# Material to process

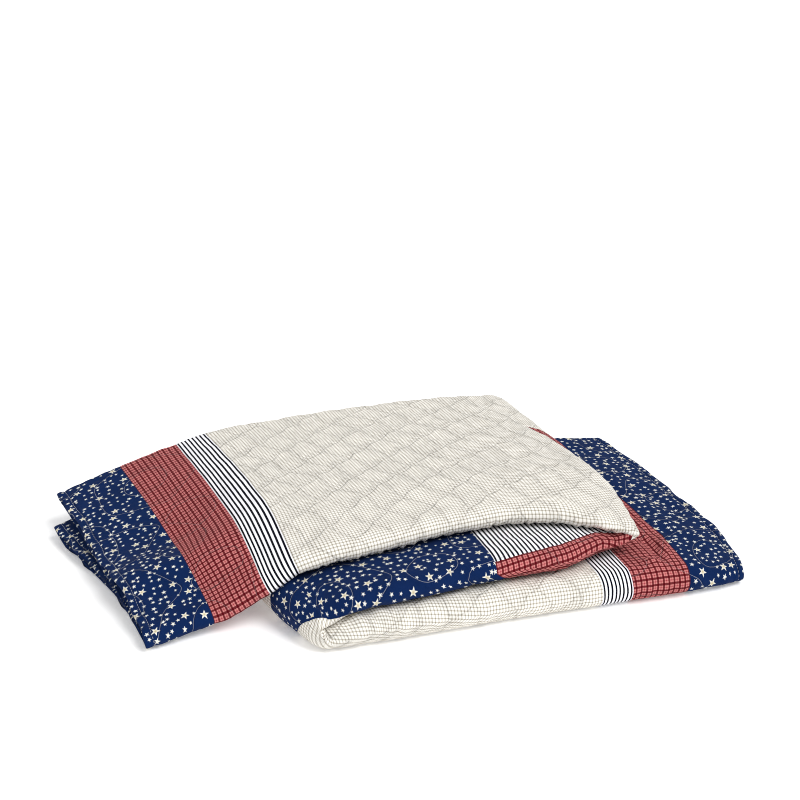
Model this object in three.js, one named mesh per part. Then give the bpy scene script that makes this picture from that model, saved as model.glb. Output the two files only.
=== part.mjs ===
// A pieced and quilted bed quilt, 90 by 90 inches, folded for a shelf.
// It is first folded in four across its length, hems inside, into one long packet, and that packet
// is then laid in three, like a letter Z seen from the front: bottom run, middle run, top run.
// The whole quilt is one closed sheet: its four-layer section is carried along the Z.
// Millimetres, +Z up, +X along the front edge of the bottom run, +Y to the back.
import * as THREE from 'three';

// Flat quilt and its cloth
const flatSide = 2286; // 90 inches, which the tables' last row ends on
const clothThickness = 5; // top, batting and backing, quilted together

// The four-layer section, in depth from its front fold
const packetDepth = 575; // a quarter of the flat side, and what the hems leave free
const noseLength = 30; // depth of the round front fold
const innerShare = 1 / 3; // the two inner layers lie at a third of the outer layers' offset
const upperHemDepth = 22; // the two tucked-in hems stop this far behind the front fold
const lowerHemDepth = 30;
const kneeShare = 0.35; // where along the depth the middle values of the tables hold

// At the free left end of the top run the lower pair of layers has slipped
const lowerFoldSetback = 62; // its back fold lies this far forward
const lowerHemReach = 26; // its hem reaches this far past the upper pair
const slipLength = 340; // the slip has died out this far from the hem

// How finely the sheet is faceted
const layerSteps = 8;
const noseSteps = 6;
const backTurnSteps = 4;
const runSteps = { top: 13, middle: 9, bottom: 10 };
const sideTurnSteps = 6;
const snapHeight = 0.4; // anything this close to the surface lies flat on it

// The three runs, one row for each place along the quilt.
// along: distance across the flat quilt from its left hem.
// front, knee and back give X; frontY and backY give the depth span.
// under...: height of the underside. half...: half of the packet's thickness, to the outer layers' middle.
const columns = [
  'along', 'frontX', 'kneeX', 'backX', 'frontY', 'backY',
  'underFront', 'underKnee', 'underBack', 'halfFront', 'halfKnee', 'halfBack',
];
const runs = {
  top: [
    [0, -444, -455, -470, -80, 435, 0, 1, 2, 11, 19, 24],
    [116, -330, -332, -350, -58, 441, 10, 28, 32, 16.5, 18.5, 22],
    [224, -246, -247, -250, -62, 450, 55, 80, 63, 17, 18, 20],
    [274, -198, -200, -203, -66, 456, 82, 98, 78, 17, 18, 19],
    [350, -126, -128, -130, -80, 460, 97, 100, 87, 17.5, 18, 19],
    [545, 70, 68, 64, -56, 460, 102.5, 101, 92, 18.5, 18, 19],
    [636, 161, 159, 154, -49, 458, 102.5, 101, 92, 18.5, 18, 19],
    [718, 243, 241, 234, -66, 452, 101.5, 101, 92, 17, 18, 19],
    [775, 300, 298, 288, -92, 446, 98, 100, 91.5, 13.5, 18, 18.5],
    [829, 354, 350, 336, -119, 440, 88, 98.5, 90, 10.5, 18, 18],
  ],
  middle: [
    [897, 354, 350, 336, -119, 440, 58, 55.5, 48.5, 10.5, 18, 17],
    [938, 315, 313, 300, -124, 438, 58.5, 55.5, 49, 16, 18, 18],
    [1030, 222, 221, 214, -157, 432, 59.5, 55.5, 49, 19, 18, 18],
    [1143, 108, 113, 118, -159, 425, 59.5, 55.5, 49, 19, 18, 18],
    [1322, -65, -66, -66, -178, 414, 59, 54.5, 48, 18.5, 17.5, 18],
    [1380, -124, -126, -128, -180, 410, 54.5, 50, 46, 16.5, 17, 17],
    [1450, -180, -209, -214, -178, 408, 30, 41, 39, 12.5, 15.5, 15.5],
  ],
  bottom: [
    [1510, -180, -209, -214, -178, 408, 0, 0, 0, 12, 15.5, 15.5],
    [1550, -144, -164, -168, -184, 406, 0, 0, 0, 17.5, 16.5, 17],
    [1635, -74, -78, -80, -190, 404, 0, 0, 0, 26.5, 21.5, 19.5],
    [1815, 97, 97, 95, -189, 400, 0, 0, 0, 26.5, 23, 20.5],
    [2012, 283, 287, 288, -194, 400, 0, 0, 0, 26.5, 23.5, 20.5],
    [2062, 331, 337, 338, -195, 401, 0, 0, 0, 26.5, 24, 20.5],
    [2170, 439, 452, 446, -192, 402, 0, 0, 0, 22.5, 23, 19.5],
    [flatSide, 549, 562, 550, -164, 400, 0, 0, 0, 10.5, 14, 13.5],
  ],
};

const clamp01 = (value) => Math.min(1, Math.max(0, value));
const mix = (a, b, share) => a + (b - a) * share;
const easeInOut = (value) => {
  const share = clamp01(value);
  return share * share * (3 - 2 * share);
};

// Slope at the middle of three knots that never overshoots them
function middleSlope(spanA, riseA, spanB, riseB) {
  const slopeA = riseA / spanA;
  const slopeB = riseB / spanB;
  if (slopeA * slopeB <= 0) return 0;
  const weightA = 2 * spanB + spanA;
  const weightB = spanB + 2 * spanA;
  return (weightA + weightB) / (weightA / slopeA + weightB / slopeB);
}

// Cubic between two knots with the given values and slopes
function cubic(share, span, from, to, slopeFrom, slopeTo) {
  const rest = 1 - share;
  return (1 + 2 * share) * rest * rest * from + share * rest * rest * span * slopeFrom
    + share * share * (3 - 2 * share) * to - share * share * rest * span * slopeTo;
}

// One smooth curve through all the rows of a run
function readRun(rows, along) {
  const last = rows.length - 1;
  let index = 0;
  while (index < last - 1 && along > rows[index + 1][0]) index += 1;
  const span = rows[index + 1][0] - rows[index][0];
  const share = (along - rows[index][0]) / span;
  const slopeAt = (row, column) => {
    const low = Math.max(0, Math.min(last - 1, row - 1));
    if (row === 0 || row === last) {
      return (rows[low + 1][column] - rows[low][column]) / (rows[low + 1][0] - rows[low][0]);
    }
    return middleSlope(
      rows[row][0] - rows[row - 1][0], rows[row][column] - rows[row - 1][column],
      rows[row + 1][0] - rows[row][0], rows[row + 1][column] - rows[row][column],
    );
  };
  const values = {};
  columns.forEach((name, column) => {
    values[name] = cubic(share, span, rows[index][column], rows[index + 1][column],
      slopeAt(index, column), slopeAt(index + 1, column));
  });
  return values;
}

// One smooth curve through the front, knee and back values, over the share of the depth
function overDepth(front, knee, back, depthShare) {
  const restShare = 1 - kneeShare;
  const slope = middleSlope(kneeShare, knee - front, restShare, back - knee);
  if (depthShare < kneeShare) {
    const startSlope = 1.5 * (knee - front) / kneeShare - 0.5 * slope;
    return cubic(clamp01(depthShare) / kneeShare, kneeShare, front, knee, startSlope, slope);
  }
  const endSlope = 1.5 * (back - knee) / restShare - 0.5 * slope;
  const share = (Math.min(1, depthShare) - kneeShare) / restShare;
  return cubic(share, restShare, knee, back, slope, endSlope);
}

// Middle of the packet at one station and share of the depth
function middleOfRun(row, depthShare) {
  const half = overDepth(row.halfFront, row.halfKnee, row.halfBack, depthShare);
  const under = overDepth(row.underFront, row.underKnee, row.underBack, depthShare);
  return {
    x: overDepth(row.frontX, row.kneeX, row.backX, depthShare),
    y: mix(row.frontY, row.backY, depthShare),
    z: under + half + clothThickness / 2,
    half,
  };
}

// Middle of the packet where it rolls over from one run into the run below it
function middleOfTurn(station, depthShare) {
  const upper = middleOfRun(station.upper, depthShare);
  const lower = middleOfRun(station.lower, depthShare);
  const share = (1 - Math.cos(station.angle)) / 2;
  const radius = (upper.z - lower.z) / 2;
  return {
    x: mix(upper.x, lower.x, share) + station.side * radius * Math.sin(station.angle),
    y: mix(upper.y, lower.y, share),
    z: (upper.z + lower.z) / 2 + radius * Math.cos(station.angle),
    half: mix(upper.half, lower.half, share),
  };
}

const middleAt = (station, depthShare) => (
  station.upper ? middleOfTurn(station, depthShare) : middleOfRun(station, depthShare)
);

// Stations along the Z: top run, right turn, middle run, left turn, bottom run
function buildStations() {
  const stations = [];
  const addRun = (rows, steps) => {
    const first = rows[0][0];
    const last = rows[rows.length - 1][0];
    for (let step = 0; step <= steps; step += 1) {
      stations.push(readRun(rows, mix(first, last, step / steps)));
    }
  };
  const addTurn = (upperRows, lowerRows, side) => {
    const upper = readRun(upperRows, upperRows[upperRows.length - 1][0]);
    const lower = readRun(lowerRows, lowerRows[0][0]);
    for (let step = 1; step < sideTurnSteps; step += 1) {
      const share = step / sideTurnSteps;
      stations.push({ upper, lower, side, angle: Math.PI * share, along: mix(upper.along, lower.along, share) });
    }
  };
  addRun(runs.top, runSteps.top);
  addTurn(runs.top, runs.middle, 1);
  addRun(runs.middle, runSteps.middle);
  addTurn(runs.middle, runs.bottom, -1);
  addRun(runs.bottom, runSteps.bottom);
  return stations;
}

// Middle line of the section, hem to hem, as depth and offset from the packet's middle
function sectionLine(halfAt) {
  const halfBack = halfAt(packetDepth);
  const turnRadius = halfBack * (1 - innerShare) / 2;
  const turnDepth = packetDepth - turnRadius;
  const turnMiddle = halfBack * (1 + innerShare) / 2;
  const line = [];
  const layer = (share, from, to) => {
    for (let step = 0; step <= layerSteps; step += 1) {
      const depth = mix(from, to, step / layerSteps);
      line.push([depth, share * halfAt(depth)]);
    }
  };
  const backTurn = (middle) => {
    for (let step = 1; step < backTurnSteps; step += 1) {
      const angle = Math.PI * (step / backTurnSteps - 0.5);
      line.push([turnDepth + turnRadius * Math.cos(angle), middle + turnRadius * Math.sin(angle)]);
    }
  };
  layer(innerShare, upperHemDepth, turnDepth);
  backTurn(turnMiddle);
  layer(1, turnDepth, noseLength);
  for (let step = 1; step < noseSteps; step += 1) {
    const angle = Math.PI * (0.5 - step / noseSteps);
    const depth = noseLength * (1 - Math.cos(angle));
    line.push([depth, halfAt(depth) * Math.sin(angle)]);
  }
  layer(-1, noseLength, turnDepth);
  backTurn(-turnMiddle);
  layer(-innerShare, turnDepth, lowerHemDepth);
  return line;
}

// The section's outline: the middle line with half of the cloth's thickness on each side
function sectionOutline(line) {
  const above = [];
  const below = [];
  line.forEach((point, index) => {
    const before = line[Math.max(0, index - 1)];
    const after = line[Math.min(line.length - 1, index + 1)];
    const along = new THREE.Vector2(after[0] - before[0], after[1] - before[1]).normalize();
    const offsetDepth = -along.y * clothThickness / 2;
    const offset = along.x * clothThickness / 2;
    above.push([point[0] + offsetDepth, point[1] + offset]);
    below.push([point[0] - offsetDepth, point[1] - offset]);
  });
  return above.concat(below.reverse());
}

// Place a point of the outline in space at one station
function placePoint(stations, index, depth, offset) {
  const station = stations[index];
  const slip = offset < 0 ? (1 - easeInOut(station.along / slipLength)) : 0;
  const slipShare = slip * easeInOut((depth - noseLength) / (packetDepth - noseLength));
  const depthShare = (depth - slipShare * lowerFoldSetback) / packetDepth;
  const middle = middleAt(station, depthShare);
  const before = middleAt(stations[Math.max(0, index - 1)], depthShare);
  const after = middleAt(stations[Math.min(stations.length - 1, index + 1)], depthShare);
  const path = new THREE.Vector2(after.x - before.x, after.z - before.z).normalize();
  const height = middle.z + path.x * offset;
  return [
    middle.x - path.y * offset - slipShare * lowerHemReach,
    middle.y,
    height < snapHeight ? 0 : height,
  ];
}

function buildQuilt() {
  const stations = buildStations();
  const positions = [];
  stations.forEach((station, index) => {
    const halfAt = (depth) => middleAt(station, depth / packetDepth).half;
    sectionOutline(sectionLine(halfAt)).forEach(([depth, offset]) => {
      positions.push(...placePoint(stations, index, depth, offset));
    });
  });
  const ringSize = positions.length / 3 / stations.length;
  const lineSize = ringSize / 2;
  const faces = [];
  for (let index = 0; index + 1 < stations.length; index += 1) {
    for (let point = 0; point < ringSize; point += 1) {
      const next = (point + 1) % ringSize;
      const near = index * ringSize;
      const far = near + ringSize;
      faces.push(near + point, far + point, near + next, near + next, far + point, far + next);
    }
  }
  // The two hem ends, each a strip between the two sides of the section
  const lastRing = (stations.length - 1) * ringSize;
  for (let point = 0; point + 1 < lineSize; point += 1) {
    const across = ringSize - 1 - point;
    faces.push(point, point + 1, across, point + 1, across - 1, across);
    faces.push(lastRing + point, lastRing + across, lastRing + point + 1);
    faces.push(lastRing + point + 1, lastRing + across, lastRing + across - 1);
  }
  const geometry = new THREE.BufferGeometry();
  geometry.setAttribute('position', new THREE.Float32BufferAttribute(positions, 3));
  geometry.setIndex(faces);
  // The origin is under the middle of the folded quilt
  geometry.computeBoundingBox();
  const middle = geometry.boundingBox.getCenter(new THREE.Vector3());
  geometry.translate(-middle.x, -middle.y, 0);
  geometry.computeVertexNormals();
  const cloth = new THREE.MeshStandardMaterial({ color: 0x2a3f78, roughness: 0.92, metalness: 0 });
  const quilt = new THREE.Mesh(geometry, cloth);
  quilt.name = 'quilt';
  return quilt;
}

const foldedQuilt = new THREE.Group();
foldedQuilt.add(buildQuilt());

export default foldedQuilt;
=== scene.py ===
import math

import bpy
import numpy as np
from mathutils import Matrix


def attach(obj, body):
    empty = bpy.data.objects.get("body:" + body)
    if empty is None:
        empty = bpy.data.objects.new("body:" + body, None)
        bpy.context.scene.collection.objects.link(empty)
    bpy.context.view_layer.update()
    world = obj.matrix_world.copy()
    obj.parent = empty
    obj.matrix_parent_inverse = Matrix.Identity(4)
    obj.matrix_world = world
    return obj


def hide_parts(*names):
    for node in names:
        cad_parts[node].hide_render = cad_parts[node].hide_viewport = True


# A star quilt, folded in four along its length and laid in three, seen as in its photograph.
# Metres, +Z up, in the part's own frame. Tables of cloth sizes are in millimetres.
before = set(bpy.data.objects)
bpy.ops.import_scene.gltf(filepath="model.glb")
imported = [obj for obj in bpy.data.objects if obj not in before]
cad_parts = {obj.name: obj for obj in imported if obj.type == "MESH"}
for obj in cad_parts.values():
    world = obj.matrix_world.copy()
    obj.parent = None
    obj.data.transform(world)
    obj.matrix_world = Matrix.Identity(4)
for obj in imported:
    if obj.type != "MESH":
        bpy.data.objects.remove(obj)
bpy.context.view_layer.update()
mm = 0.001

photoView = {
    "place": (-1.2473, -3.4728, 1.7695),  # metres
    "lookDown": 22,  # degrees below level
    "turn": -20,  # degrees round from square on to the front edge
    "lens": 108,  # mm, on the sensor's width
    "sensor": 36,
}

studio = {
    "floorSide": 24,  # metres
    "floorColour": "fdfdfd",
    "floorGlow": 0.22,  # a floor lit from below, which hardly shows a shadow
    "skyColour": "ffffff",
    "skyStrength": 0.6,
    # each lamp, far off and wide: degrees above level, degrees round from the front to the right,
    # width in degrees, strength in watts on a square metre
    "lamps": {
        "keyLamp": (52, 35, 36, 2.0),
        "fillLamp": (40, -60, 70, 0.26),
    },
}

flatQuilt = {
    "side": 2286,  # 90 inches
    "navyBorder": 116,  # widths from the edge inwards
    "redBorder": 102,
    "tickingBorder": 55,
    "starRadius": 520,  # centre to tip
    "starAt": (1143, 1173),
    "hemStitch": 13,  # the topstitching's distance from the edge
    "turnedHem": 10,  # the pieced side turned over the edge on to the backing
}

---

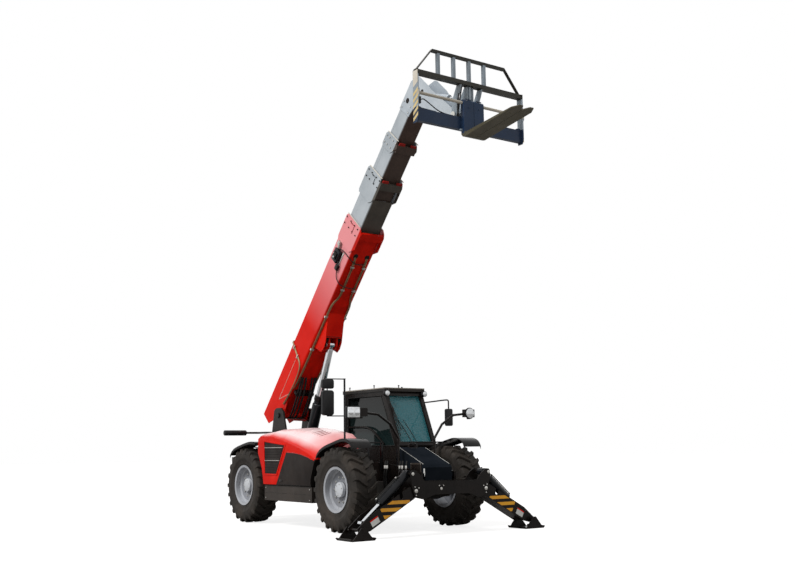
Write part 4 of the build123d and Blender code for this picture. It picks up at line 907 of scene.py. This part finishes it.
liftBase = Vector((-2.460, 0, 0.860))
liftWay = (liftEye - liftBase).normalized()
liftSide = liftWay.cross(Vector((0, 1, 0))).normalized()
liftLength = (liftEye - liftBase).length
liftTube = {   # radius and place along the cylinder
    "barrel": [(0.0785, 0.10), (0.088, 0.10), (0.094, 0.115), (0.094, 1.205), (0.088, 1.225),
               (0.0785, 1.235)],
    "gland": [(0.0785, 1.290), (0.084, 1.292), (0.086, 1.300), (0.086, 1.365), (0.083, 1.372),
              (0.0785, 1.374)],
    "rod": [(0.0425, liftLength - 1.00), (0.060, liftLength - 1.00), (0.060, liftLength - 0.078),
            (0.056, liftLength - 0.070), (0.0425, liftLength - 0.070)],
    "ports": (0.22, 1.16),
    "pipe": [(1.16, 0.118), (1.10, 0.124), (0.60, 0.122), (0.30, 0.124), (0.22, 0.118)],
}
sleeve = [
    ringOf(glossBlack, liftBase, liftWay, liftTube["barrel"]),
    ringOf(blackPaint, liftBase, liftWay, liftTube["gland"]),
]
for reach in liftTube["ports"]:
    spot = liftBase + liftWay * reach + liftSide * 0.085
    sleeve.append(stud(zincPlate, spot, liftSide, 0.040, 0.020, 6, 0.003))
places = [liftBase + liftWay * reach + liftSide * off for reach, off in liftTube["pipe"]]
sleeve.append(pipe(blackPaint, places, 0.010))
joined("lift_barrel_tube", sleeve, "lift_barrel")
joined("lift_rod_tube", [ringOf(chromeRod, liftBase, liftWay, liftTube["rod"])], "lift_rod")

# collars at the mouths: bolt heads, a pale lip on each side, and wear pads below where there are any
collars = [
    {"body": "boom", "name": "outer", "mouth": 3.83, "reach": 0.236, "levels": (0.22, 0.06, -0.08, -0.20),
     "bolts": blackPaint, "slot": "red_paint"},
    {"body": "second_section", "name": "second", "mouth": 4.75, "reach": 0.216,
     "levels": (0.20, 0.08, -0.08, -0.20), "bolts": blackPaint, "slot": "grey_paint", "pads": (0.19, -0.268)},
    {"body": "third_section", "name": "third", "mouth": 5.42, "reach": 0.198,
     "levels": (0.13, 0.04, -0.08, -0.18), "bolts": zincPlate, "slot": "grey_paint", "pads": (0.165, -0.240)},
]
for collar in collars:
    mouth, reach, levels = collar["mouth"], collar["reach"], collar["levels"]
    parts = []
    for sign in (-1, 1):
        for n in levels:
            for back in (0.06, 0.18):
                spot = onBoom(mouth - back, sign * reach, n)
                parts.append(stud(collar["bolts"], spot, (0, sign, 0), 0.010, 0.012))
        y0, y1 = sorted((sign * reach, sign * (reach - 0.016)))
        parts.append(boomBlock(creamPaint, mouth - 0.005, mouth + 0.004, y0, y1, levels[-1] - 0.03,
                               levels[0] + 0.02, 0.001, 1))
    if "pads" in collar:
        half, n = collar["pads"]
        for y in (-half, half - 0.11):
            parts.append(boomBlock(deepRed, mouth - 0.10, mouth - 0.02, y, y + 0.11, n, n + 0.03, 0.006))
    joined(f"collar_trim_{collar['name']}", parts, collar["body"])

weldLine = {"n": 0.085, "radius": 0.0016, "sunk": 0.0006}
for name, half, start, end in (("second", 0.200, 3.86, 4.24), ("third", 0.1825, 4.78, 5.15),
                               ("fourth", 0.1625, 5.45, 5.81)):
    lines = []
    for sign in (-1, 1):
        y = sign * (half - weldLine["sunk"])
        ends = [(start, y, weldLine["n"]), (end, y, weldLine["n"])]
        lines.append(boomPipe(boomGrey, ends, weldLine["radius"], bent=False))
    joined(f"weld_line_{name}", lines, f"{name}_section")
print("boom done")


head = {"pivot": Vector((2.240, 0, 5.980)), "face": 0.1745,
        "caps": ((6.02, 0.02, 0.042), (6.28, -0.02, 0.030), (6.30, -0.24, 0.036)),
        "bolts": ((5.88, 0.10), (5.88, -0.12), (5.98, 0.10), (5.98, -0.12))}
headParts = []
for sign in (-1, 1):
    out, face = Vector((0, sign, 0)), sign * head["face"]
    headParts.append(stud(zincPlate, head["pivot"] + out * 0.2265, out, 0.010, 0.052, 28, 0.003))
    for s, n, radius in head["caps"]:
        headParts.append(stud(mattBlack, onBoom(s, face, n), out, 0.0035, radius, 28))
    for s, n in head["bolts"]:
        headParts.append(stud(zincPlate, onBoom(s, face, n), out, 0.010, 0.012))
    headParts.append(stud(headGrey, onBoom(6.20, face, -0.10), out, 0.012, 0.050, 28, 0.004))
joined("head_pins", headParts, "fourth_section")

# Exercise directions
Above is a listing; print exactly its lines from the one with "new THREE.Float32BufferAttribute(positions, 3));" through the one with "bpy.data.objects.remove(obj)", and no other lines.

# Answer to the exercise
  geometry.setAttribute('position', new THREE.Float32BufferAttribute(positions, 3));
  geometry.setIndex(faces);
  // The origin is under the middle of the folded quilt
  geometry.computeBoundingBox();
  const middle = geometry.boundingBox.getCenter(new THREE.Vector3());
  geometry.translate(-middle.x, -middle.y, 0);
  geometry.computeVertexNormals();
  const cloth = new THREE.MeshStandardMaterial({ color: 0x2a3f78, roughness: 0.92, metalness: 0 });
  const quilt = new THREE.Mesh(geometry, cloth);
  quilt.name = 'quilt';
  return quilt;
}

const foldedQuilt = new THREE.Group();
foldedQuilt.add(buildQuilt());

export default foldedQuilt;
=== scene.py ===
import math

import bpy
import numpy as np
from mathutils import Matrix


def attach(obj, body):
    empty = bpy.data.objects.get("body:" + body)
    if empty is None:
        empty = bpy.data.objects.new("body:" + body, None)
        bpy.context.scene.collection.objects.link(empty)
    bpy.context.view_layer.update()
    world = obj.matrix_world.copy()
    obj.parent = empty
    obj.matrix_parent_inverse = Matrix.Identity(4)
    obj.matrix_world = world
    return obj


def hide_parts(*names):
    for node in names:
        cad_parts[node].hide_render = cad_parts[node].hide_viewport = True


# A star quilt, folded in four along its length and laid in three, seen as in its photograph.
# Metres, +Z up, in the part's own frame. Tables of cloth sizes are in millimetres.
before = set(bpy.data.objects)
bpy.ops.import_scene.gltf(filepath="model.glb")
imported = [obj for obj in bpy.data.objects if obj not in before]
cad_parts = {obj.name: obj for obj in imported if obj.type == "MESH"}
for obj in cad_parts.values():
    world = obj.matrix_world.copy()
    obj.parent = None
    obj.data.transform(world)
    obj.matrix_world = Matrix.Identity(4)
for obj in imported:
    if obj.type != "MESH":
        bpy.data.objects.remove(obj)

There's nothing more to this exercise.